The male chorus, now students, are joined by the soloists in singing that was robust and characterful, with full brass, as the two protagonists enter the town where lives Marguérite, whom Faust has seen in visions as he slept.
As they make their way to her room, yet more varied, imaginative music sounds from the orchestra, with a march consisting of trumpets and timpani (6 of them!), plus echo horns and trumpets off stage. Faust contemplates the air of the countryside, and thinks of Marguérite. Andrew Staples produced some gorgeous high notes; here there was no problem of balance against the orchestra.
At the opening of Part III, dazzling flutes introduce Marguérite, who sings one of the work’s well-known arias, about the king of Thule. This aria drew beautiful vocal expression from Alisa Kolosova; she also used more facial expression than the other two principal soloists. The aria was accompanied by Julia Joyce on viola, a marvellous obbligato played with clarity and broad strokes bringing out the full tone of the instrument. It was a pity that so much coughing, absent in the first half, was apparent during this aria.

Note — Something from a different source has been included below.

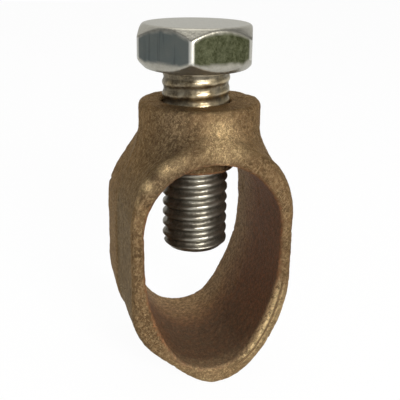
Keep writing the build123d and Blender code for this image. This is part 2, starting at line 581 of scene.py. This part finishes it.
def tube_points(inner, outer, low, high, sides=96):
    """Points and faces, in metres, of a closed upright tube round the Z axis. Sizes are in millimetres."""
    turns = np.arange(sides) * 2 * math.pi / sides
    corners = ((inner, low), (outer, low), (outer, high), (inner, high))
    points = [(r * math.cos(t) * MM, r * math.sin(t) * MM, z * MM) for r, z in corners for t in turns]
    faces = []
    for corner in range(4):
        here, after = corner * sides, (corner + 1) % 4 * sides
        for k in range(sides):
            beside = (k + 1) % sides
            faces.append((here + k, here + beside, after + beside, after + k))
    return points, faces


def even_skin(source, added, step_mm, name):
    """A copy of a CAD node's mesh with a closed form added, remade as one skin in even small faces."""
    mesh = source.data.copy()
    shape = bmesh.new()
    shape.from_mesh(mesh)
    points, faces = added
    made = [shape.verts.new(point) for point in points]
    for face in faces:
        shape.faces.new([made[k] for k in face])
    shape.to_mesh(mesh)
    shape.free()
    piece = bpy.data.objects.new(name, mesh)
    bpy.context.scene.collection.objects.link(piece)
    remesh = piece.modifiers.new("even skin", "REMESH")
    remesh.mode = "VOXEL"
    remesh.voxel_size = step_mm * MM
    remesh.adaptivity = 0.0
    evaluated = piece.evaluated_get(bpy.context.evaluated_depsgraph_get())
    finished = bpy.data.meshes.new_from_object(evaluated)
    piece.modifiers.clear()
    piece.data = finished
    finished.name = name
    return piece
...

On Méphistophélès’s return he is accompanied by fanciful piccolo pirouettes. Bass clarinet, too has quite a large part to play; another manifestation of Berlioz’s imaginative orchestration, evoking the dramatic moods and changes, reflecting the detail of Goethe’s great dramatic poem based on the medieval legend of a man who sold his soul to the Devil.
At the moment at which Marguérite and Faust must part, since they are imminently to be discovered together in the bedroom, the full chorus joined in.
Part IV reveals brilliant singing from Alisa Kolosova in the wonderful aria “D’amour l’ardente flamme”. It was exquisite singing, but even more exquisite was the playing of the orchestra’s cor anglais player, Michael Austin, performing the obbligato. I cannot recall hearing cor anglais playing more wonderful and dynamically varied than this. It made the aria exotic and erotic; alternately electrifying and hypnotic.
The soldiers interrupt the mood, but the cor anglais gets a last opportunity to produce the mellifluous, enchanting, expressive melody. Whereas at times Marguérite seemed to lack the power to project sufficiently.
Faust is heard again, invoking the forces of nature. The drama builds, the female chorus rises. Méphistophélès brings his rushing horses, portrayed by a combination of pizzicato and bowed strings; they underpin the screams and unearthly songs. Brass then woodwind add to the horrific scenario of the rush to hell that has full sway in Berlioz’s (and Goethe’s) imagination. Faust staggers as the men’s chorus and Méphistophélès carry forward the ghastly drama with various names of the Devil, and singing in a ‘devilish tongue’. Méphistophélès wanders off and the women join the chorus.
It was a shattering experience to hear the chorus sing the heavenly ‘Praise’, with the two harps and a solo soprano from the chorus, after what preceded it. Their tone was gorgeous in this heavenly ending. The interpretation by the writer of the programme notes was that the horses carry Marguérite to hell as well as Faust, whereas Larry Pruden’s notes to the 1972 performance have her saved by God; hence the heavenly chorus.
This was an outstanding performance . At the end, the applause was loud, long and accompanied by cheers for all the performers. Andrew Staples nobly gave his bouquet to Julia Joyce, who had played the viola obbligato so beautifully. Then, to my delight, Edo de Waart wended his way through the orchestra to present his flowers to Michael Austin.
Descriptions heard from members of the audience afterwards included ‘amazing’, ‘tremendous’, ‘emotional’. In addition to the privilege of hearing a superb band of soloists, a splendid and well-trained chorus this concert demonstrated again what a fine orchestra we have, under its superb conductor, Edo de Waart. Above all, however, it revealed the astonishing innovation, inventiveness impetuosity and imagination of Berlioz.